Cover the beef with another stretched sheet of dough. Poke the edges to stick the two sheets together. Then turn the edges of the bottom sheet upside down and press them tightly. 

Once all are ready, move the sandwiches to an oven tray, as many as it can fit. Brush the sandwiches with melted ghee then sprinkle a mix of black and white sesame on the top.

Heat the oven to 200°C for 10 minutes then place the tray on the middle rack and let the Hawawshy bake for around 15 minutes. It should be golden brown.

Take it out. Let it sit for a couple of minutes before serving. 

Hawawshy Side Dishes

Though Hawawshy in and of itself is super delicious, it is usually served with a couple of other side dishes that allow more indulgence with the eating experience. Here is how to make them.

1. Tahini Sauce

Tahini sauce is one necessary side dish to dip Hawawshy in to complete the flavours.

Tahini is a Middle Eastern thick paste made of roasted sesame and oil. It is the national sauce in Egypt and is usually consumed with Egyptian Kebab, Kofta, Shawerma, as well as Hawawshy, for sure. Here is how to make the best tahini sauce.


  • 1/2 cup of tahini paste
  • 2 tablespoons of lime juice
  • 1 tablespoon of vinegar
  • 1/2 teaspoon of salt
  • 1/2 teaspoon of ground black pepper
  • 1/2 teaspoon of cumin
  • A sprinkle of finely chopped dill
  • Water


Combine the tahini paste in a small bowl with three tablespoons of water to loosen it. You can add as much water as needed but make sure not to over-thin the tahini.

Once the sauce has a good composition, add salt, lime juice, vinegar, black pepper, and cumin. Whisk all the ingredients until well blended with the sauce.

Now pour the sauce into another bowl and sprinkle some chopped dill.

Et voila! Your sauce is ready for serving.

2. Spiced Tomatoes

Spices tomatoes is another amazing side dish to consume along with Hawawshy.

Hawawshy is also best served with pickled vegetables, whether bought from grocery shops or made at home. So here is a quick recipe of incredibly delicious spiced tomatoes that perfectly match Hawawshy.


  • 5 medium-sized fresh firm tomatoes
  • 3 cloves of minced garlic
  • 2 teaspoons of chilli paste
  • 3 tablespoons of olive oil
  • 2 tablespoons of finely chopped parsley
  • 1 tablespoon of lime juice
  • 1 teaspoon of cumin and dried coriander
  • A pinch of salt


First, cut the tomatoes each into four pieces or more if you would like them smaller.

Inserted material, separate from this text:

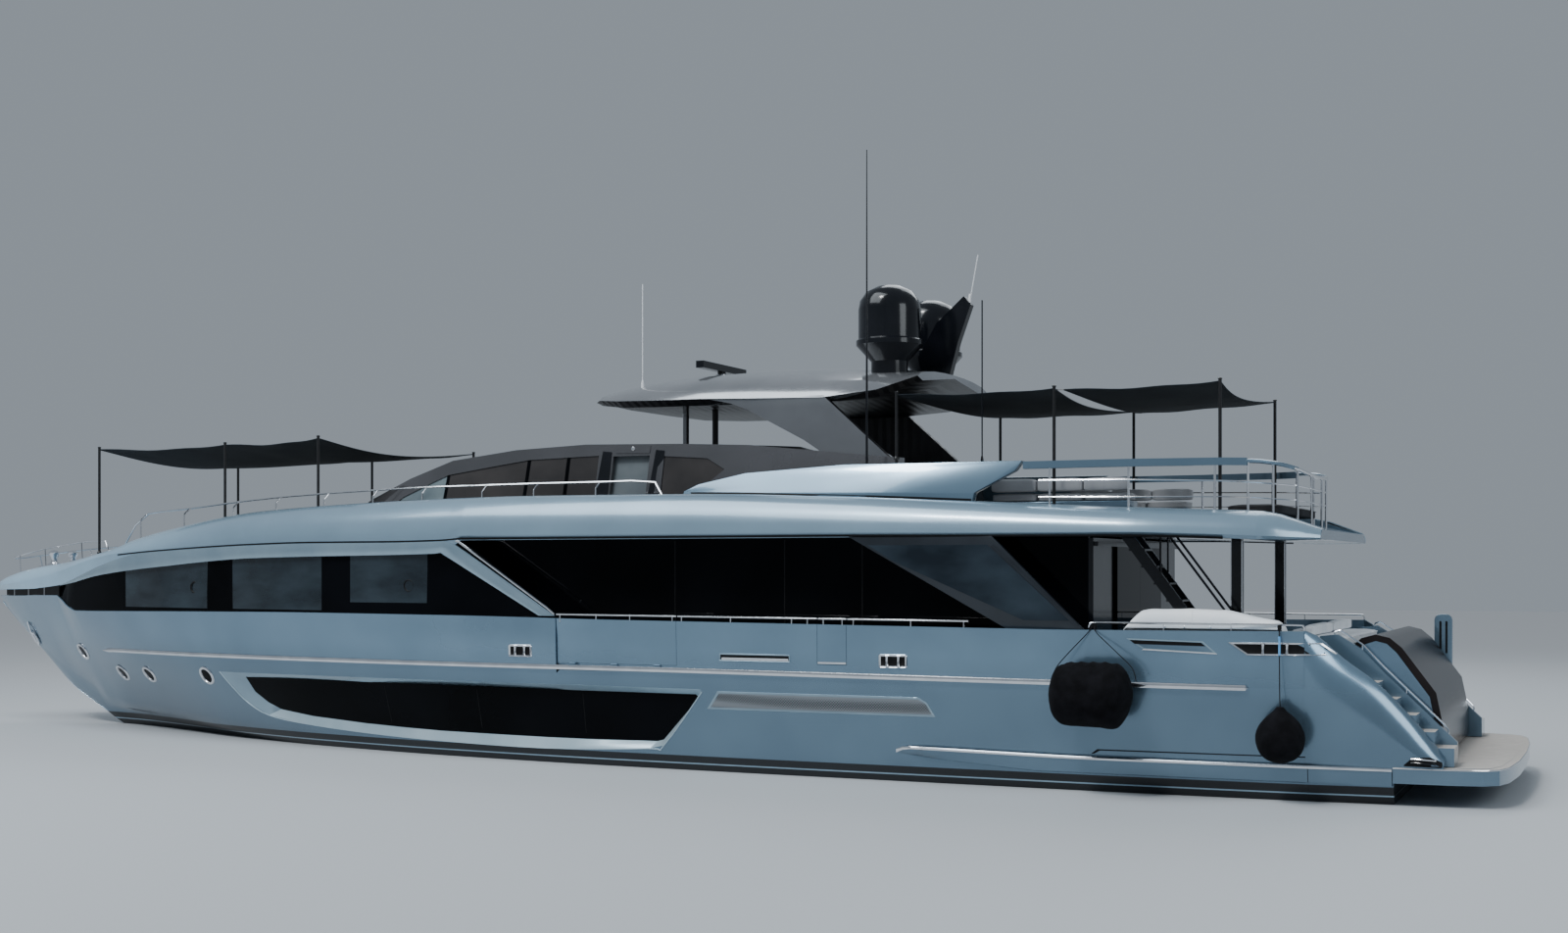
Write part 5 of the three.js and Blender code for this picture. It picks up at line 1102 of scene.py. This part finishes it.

Then with a spoon, deseed the tomato pieces, leaving only the thick outer part. This is to avoid the outcome being too juicy.

In a large bowl, combine all the other ingredients. Whisk them until they are all well mixed. If the mixture is too thick, feel free to add a little more olive oil until you get the desired composition. Then add the deseeded tomato pieces. With a spatula, stir the tomatoes and blend them well with the sauce.

Let the tomatoes sit for at least 15 minutes to give them a chance to absorb the spices.

On a large serving plate, spread a couple of lettuce leaves then toss the tomatoes. Now your second side dish is ready.